§ **What you should do**: Look below for the line with "Break this object". Extract that line and each one after it through the last, word for word.

══ Dataset ══

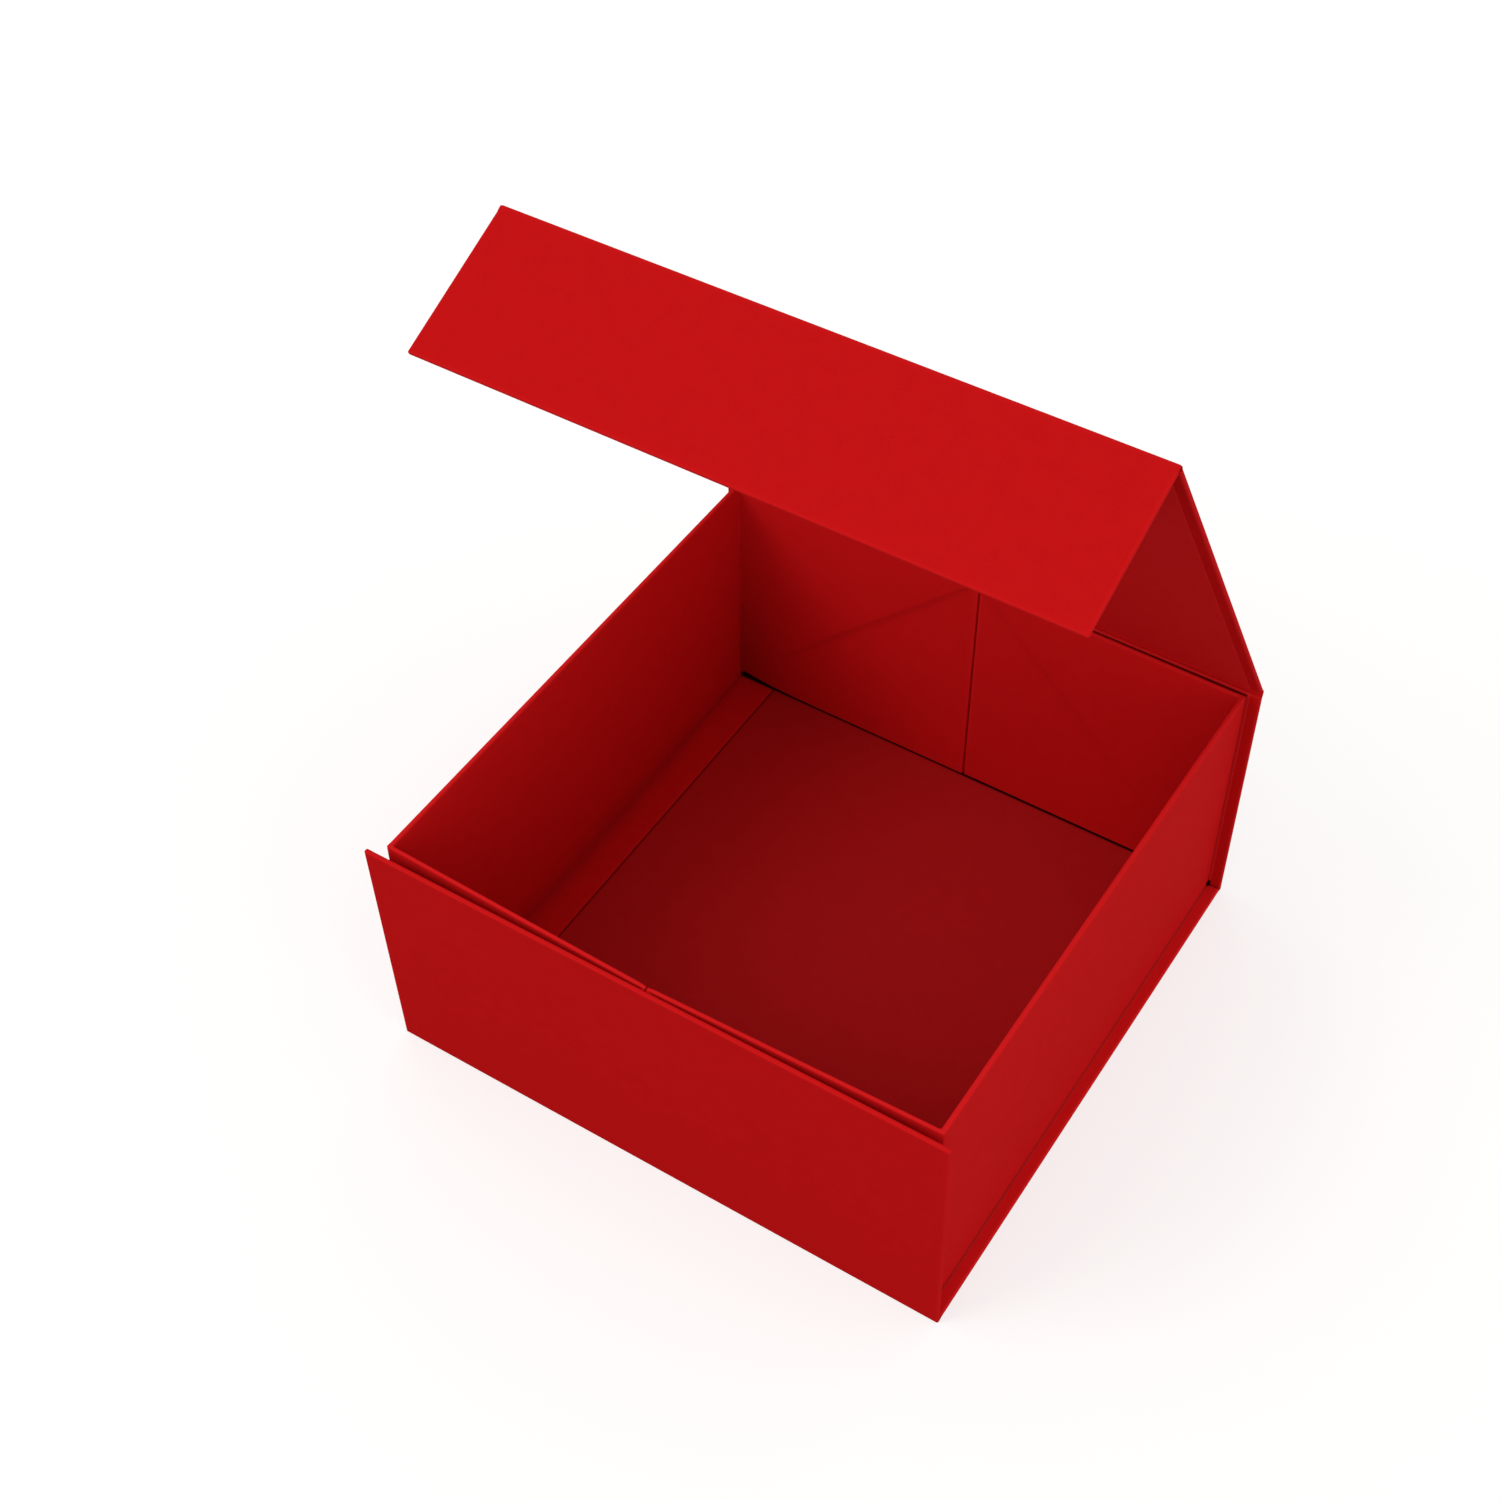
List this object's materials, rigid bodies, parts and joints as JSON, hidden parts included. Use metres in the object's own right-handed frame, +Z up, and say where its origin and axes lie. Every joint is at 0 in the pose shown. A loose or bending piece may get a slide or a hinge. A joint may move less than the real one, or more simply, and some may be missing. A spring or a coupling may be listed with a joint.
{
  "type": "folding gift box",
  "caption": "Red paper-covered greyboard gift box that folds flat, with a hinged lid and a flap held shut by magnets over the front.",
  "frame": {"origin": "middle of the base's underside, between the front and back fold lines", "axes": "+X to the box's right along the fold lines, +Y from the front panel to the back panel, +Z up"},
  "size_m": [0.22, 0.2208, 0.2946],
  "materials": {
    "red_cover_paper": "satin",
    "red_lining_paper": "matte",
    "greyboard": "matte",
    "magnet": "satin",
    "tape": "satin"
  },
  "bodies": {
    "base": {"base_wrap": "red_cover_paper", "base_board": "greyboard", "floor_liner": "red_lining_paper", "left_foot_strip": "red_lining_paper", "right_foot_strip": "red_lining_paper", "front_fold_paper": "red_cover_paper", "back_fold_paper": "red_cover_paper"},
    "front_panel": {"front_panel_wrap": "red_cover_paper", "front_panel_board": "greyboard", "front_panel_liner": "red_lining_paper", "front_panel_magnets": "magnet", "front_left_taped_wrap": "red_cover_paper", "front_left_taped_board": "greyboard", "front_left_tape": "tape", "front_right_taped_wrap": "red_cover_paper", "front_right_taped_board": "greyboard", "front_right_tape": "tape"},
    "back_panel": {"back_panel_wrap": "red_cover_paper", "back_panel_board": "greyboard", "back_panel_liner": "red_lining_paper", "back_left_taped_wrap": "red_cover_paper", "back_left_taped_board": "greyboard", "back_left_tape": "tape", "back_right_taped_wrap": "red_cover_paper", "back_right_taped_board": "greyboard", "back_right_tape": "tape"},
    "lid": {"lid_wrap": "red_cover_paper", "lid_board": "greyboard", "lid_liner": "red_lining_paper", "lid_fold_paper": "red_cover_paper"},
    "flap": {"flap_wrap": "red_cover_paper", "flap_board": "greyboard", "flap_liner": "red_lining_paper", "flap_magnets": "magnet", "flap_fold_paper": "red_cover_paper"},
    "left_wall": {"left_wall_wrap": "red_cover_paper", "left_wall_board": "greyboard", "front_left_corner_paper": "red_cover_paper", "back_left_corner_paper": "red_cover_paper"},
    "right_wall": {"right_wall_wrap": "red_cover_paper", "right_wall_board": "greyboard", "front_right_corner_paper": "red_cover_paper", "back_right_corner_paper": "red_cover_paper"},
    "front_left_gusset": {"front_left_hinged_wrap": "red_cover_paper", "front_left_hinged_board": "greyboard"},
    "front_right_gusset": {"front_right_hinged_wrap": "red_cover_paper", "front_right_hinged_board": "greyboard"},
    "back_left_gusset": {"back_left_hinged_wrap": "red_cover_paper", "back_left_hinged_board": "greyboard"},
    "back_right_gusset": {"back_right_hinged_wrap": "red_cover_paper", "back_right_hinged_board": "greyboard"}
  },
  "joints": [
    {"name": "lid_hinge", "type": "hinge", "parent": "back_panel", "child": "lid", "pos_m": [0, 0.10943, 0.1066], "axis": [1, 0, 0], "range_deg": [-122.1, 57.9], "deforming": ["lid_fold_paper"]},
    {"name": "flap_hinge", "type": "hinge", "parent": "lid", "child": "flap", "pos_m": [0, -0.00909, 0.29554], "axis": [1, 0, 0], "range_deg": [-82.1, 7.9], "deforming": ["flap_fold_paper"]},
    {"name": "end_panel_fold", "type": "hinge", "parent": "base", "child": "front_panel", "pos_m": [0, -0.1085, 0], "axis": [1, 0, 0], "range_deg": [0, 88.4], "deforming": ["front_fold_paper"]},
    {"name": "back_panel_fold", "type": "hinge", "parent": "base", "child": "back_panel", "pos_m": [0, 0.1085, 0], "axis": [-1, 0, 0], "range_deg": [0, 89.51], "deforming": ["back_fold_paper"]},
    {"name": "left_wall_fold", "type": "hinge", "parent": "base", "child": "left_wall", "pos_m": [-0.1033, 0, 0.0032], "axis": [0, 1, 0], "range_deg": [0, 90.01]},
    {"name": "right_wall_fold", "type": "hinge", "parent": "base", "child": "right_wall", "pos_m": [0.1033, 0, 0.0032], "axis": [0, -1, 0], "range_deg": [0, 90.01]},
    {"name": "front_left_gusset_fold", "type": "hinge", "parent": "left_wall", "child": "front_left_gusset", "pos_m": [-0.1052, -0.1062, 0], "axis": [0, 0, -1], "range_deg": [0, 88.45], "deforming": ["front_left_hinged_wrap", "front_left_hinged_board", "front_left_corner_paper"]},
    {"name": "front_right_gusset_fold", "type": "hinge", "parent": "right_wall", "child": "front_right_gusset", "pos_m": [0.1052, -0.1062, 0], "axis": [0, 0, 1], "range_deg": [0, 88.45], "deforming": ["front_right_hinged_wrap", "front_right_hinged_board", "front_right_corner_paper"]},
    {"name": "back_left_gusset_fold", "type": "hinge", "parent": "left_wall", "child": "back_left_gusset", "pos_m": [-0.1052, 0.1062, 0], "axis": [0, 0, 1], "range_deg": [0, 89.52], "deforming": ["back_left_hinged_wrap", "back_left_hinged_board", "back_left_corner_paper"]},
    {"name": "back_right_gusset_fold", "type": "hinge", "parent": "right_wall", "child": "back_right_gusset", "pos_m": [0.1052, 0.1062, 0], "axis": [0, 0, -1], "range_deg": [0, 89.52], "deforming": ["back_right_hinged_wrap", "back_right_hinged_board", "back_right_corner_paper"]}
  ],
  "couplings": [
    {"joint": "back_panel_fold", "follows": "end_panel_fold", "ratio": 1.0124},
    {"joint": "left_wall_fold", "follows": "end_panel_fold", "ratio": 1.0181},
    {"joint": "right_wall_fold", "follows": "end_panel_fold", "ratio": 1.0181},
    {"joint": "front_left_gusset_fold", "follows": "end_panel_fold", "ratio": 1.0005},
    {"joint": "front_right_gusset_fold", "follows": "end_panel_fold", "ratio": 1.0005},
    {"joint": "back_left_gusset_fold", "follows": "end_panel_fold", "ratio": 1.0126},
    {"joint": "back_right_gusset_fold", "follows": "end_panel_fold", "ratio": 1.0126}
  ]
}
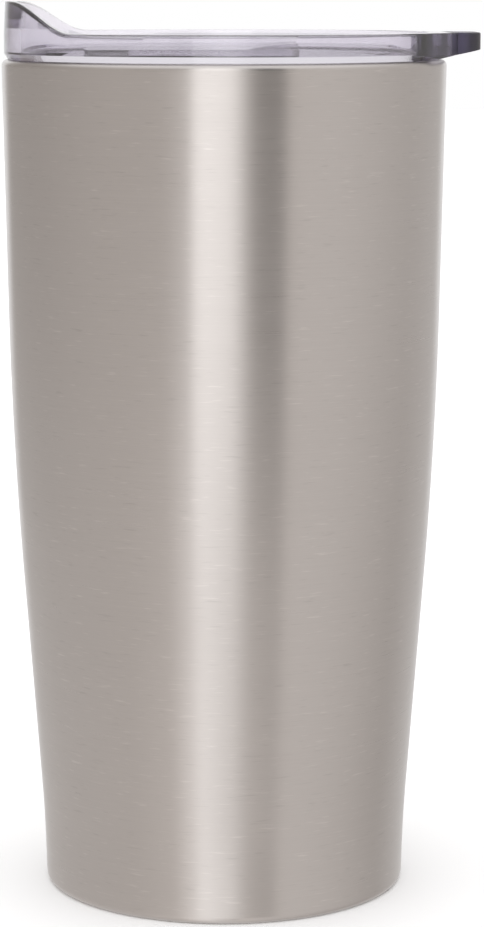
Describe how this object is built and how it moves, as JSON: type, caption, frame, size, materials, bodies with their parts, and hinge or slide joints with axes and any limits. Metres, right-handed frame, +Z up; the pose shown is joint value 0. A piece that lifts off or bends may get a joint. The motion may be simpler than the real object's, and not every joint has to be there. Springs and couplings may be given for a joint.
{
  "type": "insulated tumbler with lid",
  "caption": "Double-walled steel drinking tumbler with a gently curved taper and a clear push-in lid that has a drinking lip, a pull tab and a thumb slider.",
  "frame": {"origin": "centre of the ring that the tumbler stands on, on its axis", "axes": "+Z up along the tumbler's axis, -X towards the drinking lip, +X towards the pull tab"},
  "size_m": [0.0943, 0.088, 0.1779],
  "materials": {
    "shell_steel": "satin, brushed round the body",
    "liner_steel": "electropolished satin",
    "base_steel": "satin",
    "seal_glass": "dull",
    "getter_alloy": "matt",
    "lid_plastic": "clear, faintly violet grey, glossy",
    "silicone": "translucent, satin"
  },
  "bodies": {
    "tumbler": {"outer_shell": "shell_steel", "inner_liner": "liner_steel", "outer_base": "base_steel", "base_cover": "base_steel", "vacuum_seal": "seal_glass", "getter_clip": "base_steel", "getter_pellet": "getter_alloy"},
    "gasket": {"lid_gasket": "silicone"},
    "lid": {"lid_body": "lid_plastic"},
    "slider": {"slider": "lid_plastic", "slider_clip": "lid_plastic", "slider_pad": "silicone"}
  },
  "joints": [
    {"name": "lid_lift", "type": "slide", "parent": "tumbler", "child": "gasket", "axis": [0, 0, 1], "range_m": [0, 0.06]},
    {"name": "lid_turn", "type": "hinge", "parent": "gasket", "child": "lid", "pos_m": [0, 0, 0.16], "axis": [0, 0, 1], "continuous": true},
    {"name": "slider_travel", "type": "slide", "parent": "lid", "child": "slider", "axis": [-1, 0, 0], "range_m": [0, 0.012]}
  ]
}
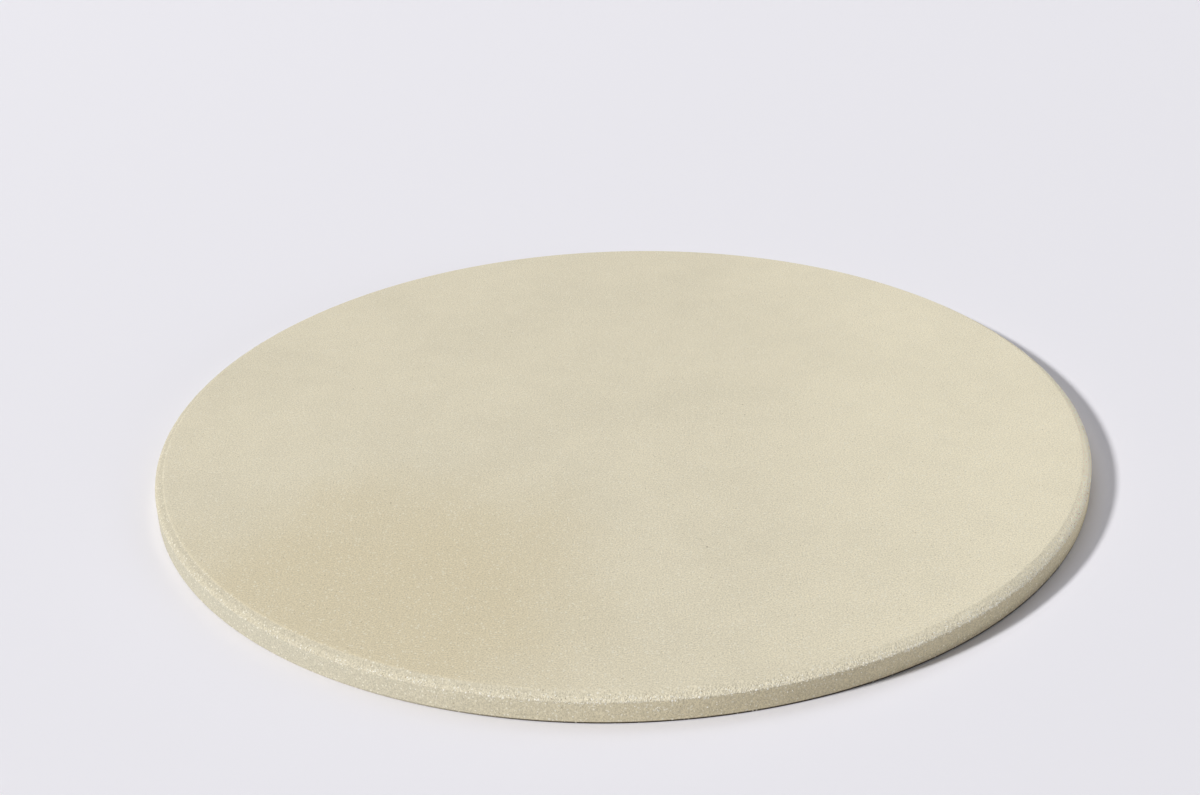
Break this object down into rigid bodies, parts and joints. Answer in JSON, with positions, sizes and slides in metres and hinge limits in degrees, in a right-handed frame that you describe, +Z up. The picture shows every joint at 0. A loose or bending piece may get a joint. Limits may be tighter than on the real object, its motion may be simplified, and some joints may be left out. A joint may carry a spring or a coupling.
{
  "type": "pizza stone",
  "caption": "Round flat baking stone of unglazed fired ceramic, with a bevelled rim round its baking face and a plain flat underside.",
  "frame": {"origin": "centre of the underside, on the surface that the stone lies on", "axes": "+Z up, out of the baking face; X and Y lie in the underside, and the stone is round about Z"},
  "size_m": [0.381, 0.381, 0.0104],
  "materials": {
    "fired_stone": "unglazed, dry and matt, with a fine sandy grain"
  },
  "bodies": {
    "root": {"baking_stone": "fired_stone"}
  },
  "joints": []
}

═══

§ **Full answer**:
Break this object down into rigid bodies, parts and joints. Answer in JSON, with positions, sizes and slides in metres and hinge limits in degrees, in a right-handed frame that you describe, +Z up. The picture shows every joint at 0. A loose or bending piece may get a joint. Limits may be tighter than on the real object, its motion may be simplified, and some joints may be left out. A joint may carry a spring or a coupling.
{
  "type": "pizza stone",
  "caption": "Round flat baking stone of unglazed fired ceramic, with a bevelled rim round its baking face and a plain flat underside.",
  "frame": {"origin": "centre of the underside, on the surface that the stone lies on", "axes": "+Z up, out of the baking face; X and Y lie in the underside, and the stone is round about Z"},
  "size_m": [0.381, 0.381, 0.0104],
  "materials": {
    "fired_stone": "unglazed, dry and matt, with a fine sandy grain"
  },
  "bodies": {
    "root": {"baking_stone": "fired_stone"}
  },
  "joints": []
}